Last year, The Weather Channel drew interest when it decided to begin naming winter storms, much as tropical storms and hurricanes are. So 2012-13 saw the likes of Winter Storm Orko and, notably, Nemo, talked about in the headlines and through social media. As the first national organization to name winter storms, The Weather Channel says it did so to make communications and information sharing easier, and to better alert residents to forecasts for storms that could significantly affect them. Given the success of the names helping people be aware of and discuss the storms last year, The Weather Channel has embarked on a second year of winter storm names.
“Our first year of naming storms proved that it worked, and we were thrilled with the result which was an ideal demonstration of the intersection of social media and television,” said Bryan Norcross, meteorologist and storm specialist at The Weather Channel. “The winter storm names enabled simpler and more focused communications around forecasts and preparedness information on The Weather Channel and in other media outlets, and during the big storms like Nemo, the names became a handy way for the public to receive and exchange information.”

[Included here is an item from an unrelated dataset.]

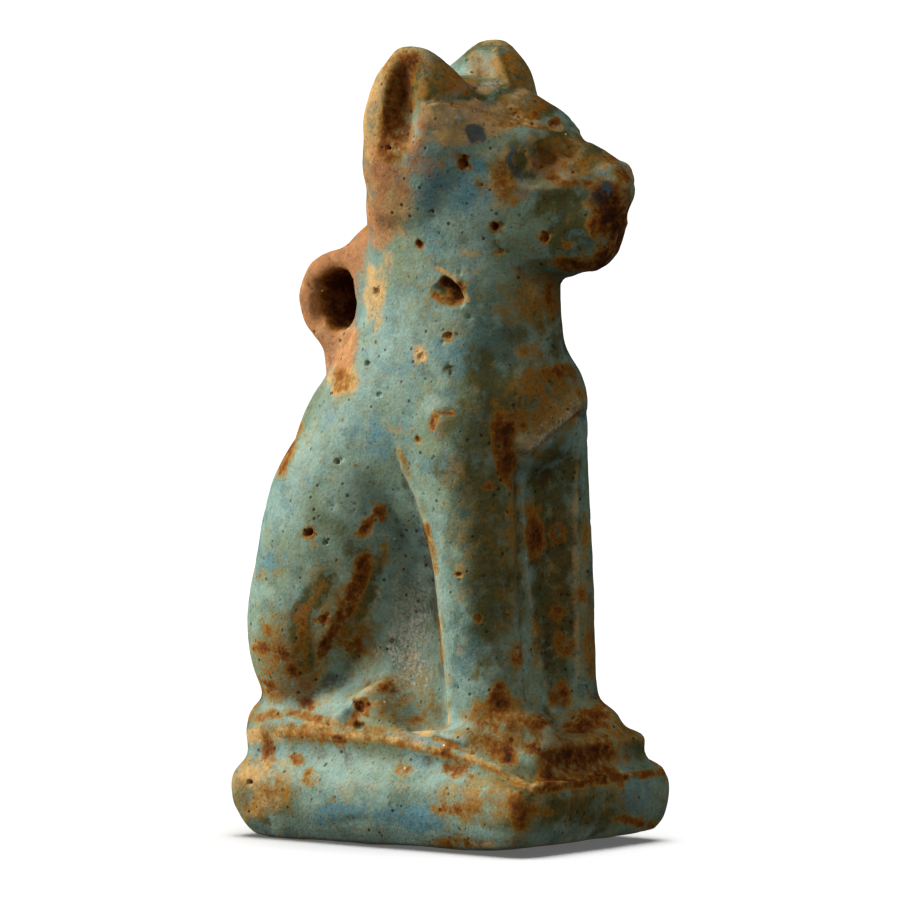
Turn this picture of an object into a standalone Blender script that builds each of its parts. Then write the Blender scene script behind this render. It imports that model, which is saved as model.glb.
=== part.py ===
"""Seated cat amulet of glazed composition: cat, pierced loop and stepped plinth in one piece.

Millimetres throughout, turned into metres where points are made. The cat looks along -Y,
its right side is at -X, and the origin is at the middle of the underside.
"""

import math

import bpy
import bmesh
from mathutils import Matrix, Vector

MM = 0.001

# Driving sizes, in millimetres
FIGURE_HEIGHT = 39.3
LOWER_STEP_LENGTH = 22.4
LOWER_STEP_WIDTH = 14.6
LOWER_STEP_HEIGHT = 3.85
UPPER_STEP_HEIGHT = 2.5
FRONT_LEDGE = 0.9
BACK_LEDGE = 0.3
SIDE_LEDGE = 0.9
STEP_CORNER_RADIUS = 1.5
TOE_LIFT = 0.7
TOE_LENGTH = 5.5
HEEL_LIFT = 0.35
HEEL_LENGTH = 3.0
CORNER_WEAR_REACH = (3.2, 5.0, 2.6)
CORNER_WEAR_PUSH = (0.6, 0.6, -1.3)
TAIL_RADIUS = 1.05
BORE_HEIGHT = 3.3
BORE_DEPTH = 2.85
BORE_TO_NAPE = 0.4
LOOP_WALL = 1.35
LOOP_WIDTH = 4.1

# How far the head is turned to the cat's left, in degrees
HEAD_TURN = 10

# The figure is drawn in fortieths of its own height, measured up from the plinth
FORTIETH = FIGURE_HEIGHT / 40
NAPE = -4.8
BORE_UP = 24.9

# Mesh density: the cells that fuse the masses, in millimetres, and the triangles kept
FUSING_CELL = 0.36
SMOOTHING_PASSES = 7
TRIANGLES_KEPT = 9200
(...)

The Weather Channel says that the winter storm names 2013-14 are derived from lists created by students at Bozeman High School in Bozeman, MT, as an assignment in Latin class, and come primarily from Greek and Roman mythology. Hopefully we won’t get around to using too many of them, but this year’s list is below, with descriptions and pronunciations from The Weather Channel.
The Weather Channel Winter Storm Names 2013-14
Atlas: From Greek mythology; on the losing side in the mythological war between the Titans and the Olympians, he was punished by Zeus by being forced to hold the sky on his shoulders.
Boreas: Greek god of the cold north wind.
Cleon: A Greek statesman and warrior.
Dion: Short for Dionysus; Greek god of wine and winemaking, among other things.
Electra: From Greek mythology; the princess of Argos.
Falco: Not the “Rock Me Amadeus” guy, but the Roman governor of Britannia (today Great Britain).
Gemini: From Greek mythology; two of the stars in the constellation Gemini are named for mythological twins, Castor and Pollux. Also, an air sign in astrology.
Hercules: From Greek mythology; the son of Zeus, famous for his strength.
Ion: From the Greek word meaning “going;” introduced into English in 1834.
Janus (JEY-nus): From Roman mythology; the god of beginnings and transitions. January was named for him.
Kronos (KROH-nus): From Greek mythology; the father of Zeus. His Roman name was Saturn.
Leon: The Greek word meaning “lion.”
Maximus: The Latin word for “greatest” or “largest.”
Nika (NEE-ka): From Greek mythology; the goddess who personified winning or victory.
Orion: From Greek mythology; a great hunter.
Pax: Latin word for “peace.”
Quintus (KWIN-tuss): A common first name for ancient Romans, including Cicero’s younger brother.
Rex: Latin word for “king.”
Seneca: Roman philosopher and writer.
Titan: From Greek mythology; one of the gods (the Titans) who ruled the Earth before the Olympians, led by Zeus, overthrew them.
Ulysses: The Roman name for the hero of Homer’s epic, “The Odyssey.”
Vulcan: From ancient Roman mythology; the god of fire.
Wiley: A nickname meaning “wily” or “tricky” in Middle English (Note: there is no W in Greek or Latin).
Xenia (ZEEN-ya): An ancient Greek word signifying the concept of hospitality.
Yona (YOH-na): A word used in ancient India to designate a Greek person (the Greek letter Upsilon looks like a Y, but is the ancestor of the English letter U; the letter Y was incorporated into the Latin alphabet after Rome conquered Greece, but it was used to write words from Greek).
Zephyr: From Greek mythology; the god of the west wind.